The seventeen week long tour consisted of performances all over North America, from coast to coast— Boston to Seattle, Chicago to New Orleans, Los Angeles to New York. Unbelievably, the strident fan was always in the audience no matter what city they traveled to. Whenever Nureyev was dancing, five or six times a week, at some tranquil point in every show she bellowed “Bravo Rudy! Bravo Rudy!”

Whether Sleeping Beauty or Swan Lake the performers knew she was lurking, waiting to pounce at just the right poignant moment as long as Nureyev danced that night. Soon the musicians became paranoid, dreading the woman’s outbursts, never knowing exactly where it might occur in the show.

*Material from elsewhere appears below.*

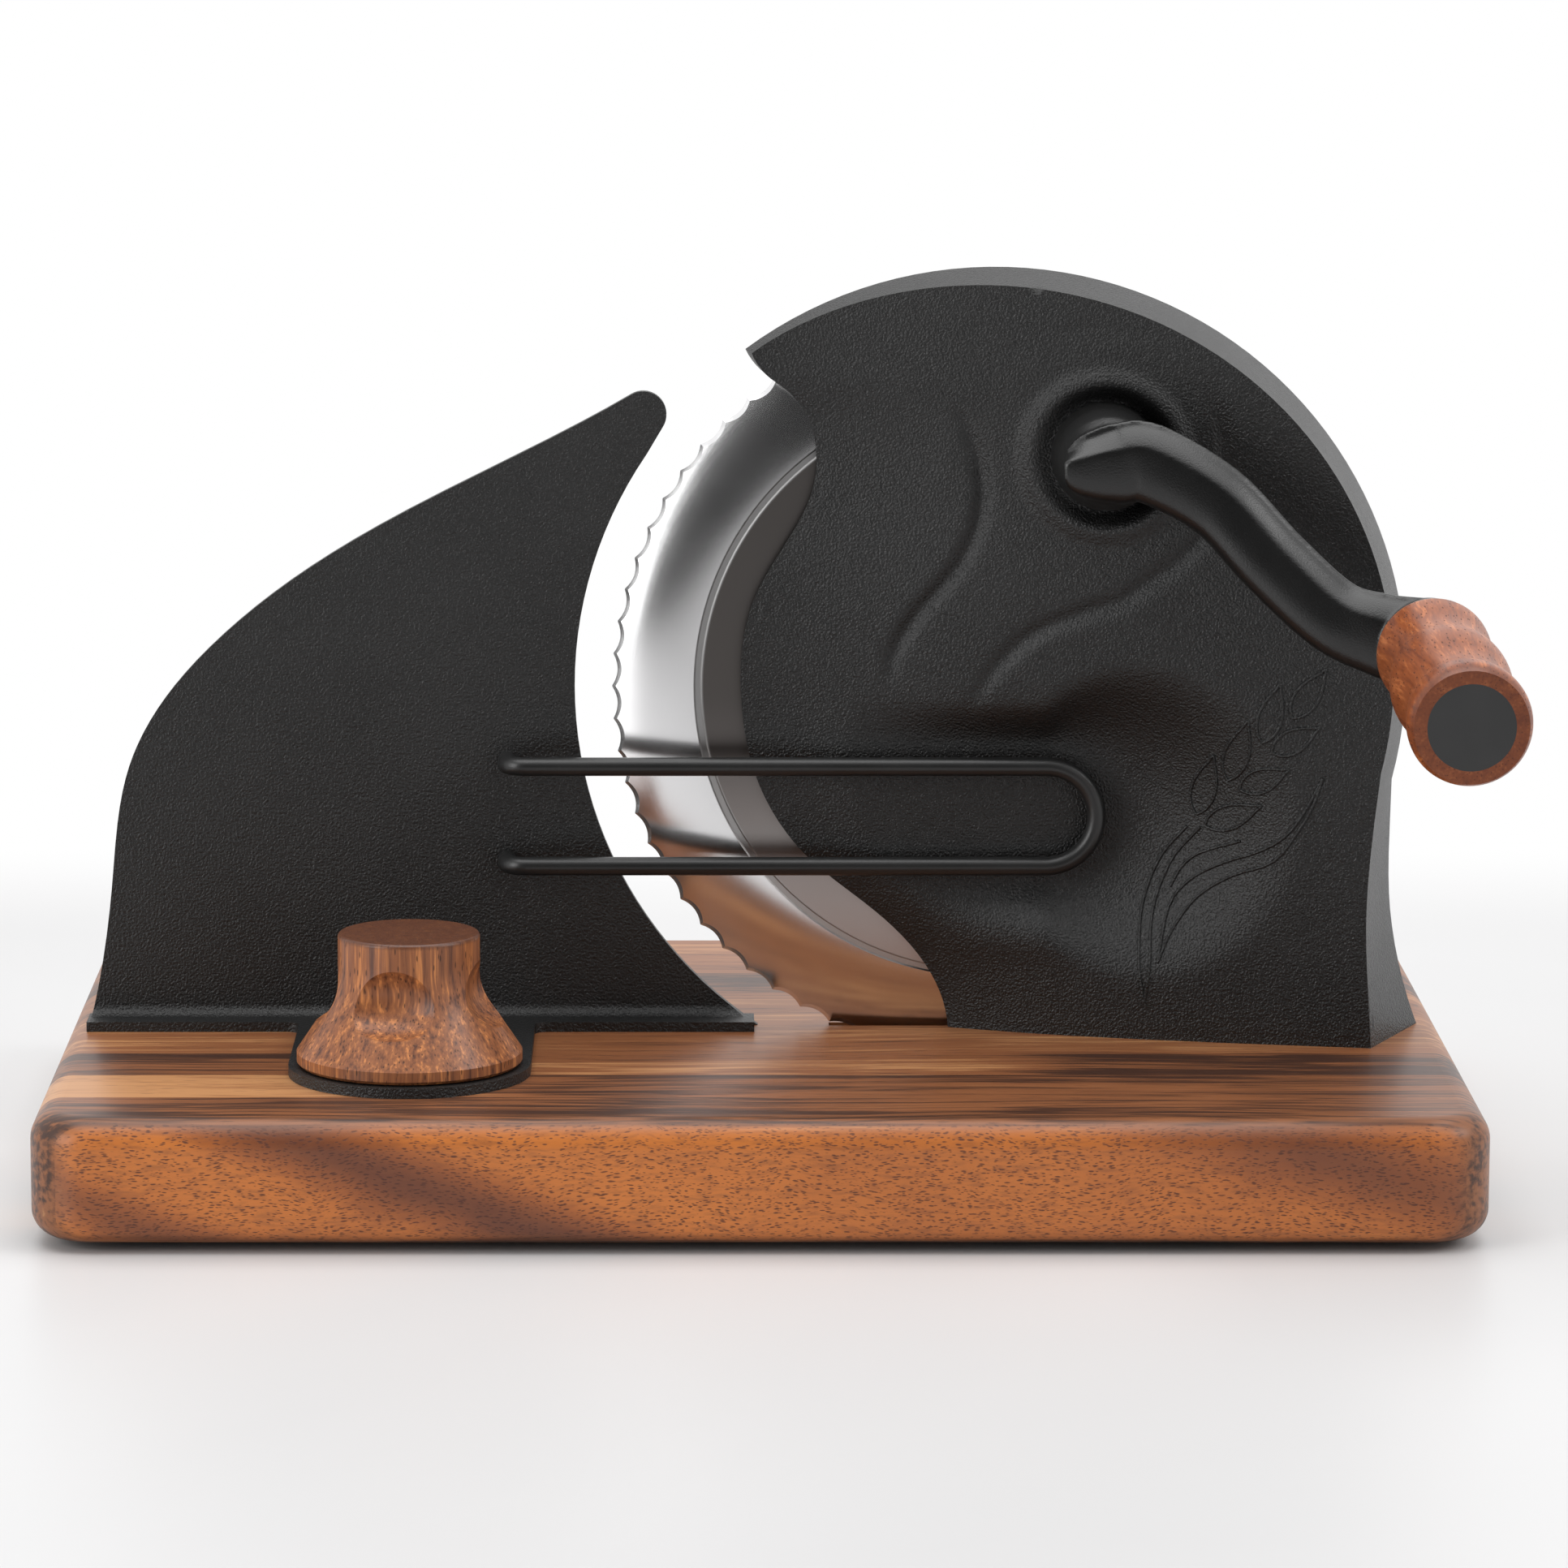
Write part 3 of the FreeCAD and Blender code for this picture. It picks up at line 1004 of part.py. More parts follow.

Kansas City, Kalamazoo, St. Louis, St. Paul, Phoenix, Philadelphia, Cleveland, Columbus, Tallahassee, Tacoma? She was there! The Southern University of North Dakota? She was there! Dallas, Texas? She was there! Each musician in the pit prayed that she wouldn’t cut loose with her vocal histrionics right in the middle of a delicate instrumental solo. It was inevitable. The befuddled musicians would summon all their mental acuities to continue to play undistracted — an ultimate test of their concentration.

The National Ballet’s tour included a three-week run at the Metropolitan Opera House in New York. Tickets are pricey there. But the pesky fan was undeterred. She was present every single night sitting front row center, directly behind the conductor, seemingly breathing down his neck. The zealous audience member was an enthusiastic participant throwing heaps of flowers afterwards at Nureyev, the pungent aroma wafting into the pit.

Later, the orchestra discovered that the woman was a legal secretary for a firm in Boston. She had procured a year’s leave of absence just to follow Nureyev. The fanatic fan traveled all over the country to catch each and every show.

Nonethless, even when you use flash photography in our faces, rattle your candy wrappers, cough in the softest moments, and yes, when you scream Bravo at the most inopportune moments, we love you classical music fans.